Se habían conocido 15 días antes, un primero de mayo en que su amante se fue de viaje ilusionado con los mensajes de sus amigas virtuales y ella rechazó la invitación de un desconocido para encontrarse a mitad de camino (¡qué relación tan moderna!) En realidad... no, la realidad era ésta, quiero decir, si todo hubiese ido bien, si no se hubiera lesionado, se habrían conocido tres semanas atrás, viajando en bicicleta por el Pirineo Navarro. Sin saberlo, ella había soñado todo el invierno con esas vacaciones que ahora él le relataba.
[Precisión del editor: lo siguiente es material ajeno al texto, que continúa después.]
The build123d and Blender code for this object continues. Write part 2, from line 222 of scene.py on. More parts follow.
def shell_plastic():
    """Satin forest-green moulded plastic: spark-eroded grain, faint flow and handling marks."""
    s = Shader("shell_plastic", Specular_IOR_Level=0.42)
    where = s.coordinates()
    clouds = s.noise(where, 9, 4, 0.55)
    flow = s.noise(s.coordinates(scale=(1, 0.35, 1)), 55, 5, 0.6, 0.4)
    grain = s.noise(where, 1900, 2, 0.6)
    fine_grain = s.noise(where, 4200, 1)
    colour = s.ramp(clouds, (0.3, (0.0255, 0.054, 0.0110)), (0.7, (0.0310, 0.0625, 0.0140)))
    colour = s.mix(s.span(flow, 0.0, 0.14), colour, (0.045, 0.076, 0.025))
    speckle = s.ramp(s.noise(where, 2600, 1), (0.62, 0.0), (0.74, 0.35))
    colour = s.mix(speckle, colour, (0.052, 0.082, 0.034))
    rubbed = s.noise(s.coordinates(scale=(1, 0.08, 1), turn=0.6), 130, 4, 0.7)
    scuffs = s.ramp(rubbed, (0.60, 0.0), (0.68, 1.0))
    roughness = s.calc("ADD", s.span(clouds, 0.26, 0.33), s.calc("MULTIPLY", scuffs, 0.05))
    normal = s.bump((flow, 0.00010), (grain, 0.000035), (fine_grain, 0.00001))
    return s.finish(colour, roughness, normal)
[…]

Al despedirse, de nuevo en la ciudad, recordó que un domingo por la tarde de hacía 10 años, cada uno en su coche ya de camino a sus respectivas casas, les detuvo un semáforo en rojo. El biólogo abrió la puerta y alcanzó la suya para tenderle una cuartilla en la que había dibujado un amonites que quería rozar sus dedos... "Algún día -intentó animarse- alguien volverá a llamar a tu ventanilla para darte una cartita de amor, y a ti no te parecerá una tontería, como ahora. ¡Aunque te parezca mentira, algún día volverá a alborotársete el corazón!"
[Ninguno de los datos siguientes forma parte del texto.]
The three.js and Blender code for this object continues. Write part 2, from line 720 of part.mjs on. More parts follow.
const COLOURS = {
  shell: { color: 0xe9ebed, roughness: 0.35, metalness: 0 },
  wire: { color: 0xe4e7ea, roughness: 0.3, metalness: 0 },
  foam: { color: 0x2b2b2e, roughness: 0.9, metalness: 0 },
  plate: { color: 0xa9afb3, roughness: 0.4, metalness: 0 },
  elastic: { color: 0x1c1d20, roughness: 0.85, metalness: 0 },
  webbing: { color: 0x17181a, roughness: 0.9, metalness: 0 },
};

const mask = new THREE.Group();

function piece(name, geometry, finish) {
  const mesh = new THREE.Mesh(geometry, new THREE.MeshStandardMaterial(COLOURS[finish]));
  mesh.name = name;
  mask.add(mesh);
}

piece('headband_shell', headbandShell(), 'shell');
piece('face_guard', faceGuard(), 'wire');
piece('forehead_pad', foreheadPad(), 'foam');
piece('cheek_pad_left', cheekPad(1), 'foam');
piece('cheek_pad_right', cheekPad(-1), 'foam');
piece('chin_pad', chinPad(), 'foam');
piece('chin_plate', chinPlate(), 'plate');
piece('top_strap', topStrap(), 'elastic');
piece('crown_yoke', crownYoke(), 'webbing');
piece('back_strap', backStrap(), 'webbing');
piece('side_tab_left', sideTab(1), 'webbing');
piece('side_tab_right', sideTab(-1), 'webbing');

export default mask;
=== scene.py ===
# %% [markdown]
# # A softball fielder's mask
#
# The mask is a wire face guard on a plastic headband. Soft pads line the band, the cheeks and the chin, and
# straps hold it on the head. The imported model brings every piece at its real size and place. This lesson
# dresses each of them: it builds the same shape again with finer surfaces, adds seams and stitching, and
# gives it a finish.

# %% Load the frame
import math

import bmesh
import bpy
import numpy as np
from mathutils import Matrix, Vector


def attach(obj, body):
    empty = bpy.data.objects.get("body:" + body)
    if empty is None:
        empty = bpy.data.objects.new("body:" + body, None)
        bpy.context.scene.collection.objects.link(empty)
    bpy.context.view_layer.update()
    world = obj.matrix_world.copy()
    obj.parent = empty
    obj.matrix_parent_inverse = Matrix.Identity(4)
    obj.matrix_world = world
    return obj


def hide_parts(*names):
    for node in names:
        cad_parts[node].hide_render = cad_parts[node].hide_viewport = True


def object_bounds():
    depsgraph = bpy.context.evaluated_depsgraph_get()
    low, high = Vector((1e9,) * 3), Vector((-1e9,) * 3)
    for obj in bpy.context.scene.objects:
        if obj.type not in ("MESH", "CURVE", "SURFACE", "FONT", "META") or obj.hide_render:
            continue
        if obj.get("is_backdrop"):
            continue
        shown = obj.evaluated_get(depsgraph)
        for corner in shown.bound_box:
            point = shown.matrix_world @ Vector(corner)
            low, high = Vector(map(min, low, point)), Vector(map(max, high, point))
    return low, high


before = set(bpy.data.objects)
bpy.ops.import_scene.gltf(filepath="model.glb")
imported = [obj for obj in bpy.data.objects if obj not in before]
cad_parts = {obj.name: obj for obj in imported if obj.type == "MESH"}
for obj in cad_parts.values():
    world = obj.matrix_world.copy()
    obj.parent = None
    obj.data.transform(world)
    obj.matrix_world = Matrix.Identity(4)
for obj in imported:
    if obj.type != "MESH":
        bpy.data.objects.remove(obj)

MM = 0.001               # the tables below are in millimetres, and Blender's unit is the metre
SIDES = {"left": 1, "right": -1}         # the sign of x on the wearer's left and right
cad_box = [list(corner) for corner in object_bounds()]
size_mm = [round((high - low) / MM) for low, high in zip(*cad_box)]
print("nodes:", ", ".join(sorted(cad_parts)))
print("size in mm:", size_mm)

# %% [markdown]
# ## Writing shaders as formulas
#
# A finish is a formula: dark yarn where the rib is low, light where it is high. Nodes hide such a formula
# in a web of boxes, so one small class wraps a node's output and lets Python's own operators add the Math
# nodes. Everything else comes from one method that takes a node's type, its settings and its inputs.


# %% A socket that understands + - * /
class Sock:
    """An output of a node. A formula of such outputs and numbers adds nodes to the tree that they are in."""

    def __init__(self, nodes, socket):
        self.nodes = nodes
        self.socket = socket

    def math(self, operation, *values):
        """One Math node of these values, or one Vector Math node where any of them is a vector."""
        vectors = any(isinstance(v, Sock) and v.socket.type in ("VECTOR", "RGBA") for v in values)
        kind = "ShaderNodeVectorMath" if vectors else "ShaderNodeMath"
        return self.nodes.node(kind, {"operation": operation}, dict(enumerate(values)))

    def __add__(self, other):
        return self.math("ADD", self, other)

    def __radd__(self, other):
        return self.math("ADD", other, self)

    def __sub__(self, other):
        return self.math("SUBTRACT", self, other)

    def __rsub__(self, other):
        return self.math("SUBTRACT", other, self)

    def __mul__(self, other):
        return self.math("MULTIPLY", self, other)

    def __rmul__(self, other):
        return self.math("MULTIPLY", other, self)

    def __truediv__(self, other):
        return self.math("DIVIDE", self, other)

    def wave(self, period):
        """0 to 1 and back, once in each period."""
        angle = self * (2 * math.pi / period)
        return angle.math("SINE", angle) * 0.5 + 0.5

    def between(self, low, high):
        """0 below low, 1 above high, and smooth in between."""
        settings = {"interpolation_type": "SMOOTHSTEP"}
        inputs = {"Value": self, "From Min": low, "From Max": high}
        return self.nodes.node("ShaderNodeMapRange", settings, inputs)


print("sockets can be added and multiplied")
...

¡Qué rápido había pasado la jornada! Esos días de Montaña en los que parece que uno haya vivido mucho más de lo que cabe en 24 horas. El lunes se alegró de reconocer el cansancio con el que solía volver al trabajo después de un fin de semana deportivo. Escribió estas líneas en su libreta; a la hora del recreo las olvidó. ¡No había lugar para más imposibles!




Once meses después, la mañana del 6 de abril de 2012 amaneció gélida en Tornos. En paralelo abrían el pelotón de 23 cicloturistas. No podía dejar de sonreír. Miró a su compañero preguntándose por qué sonreiría también a las nubes negras que en apenas unos minutos se convertirían en aguacero y granizo.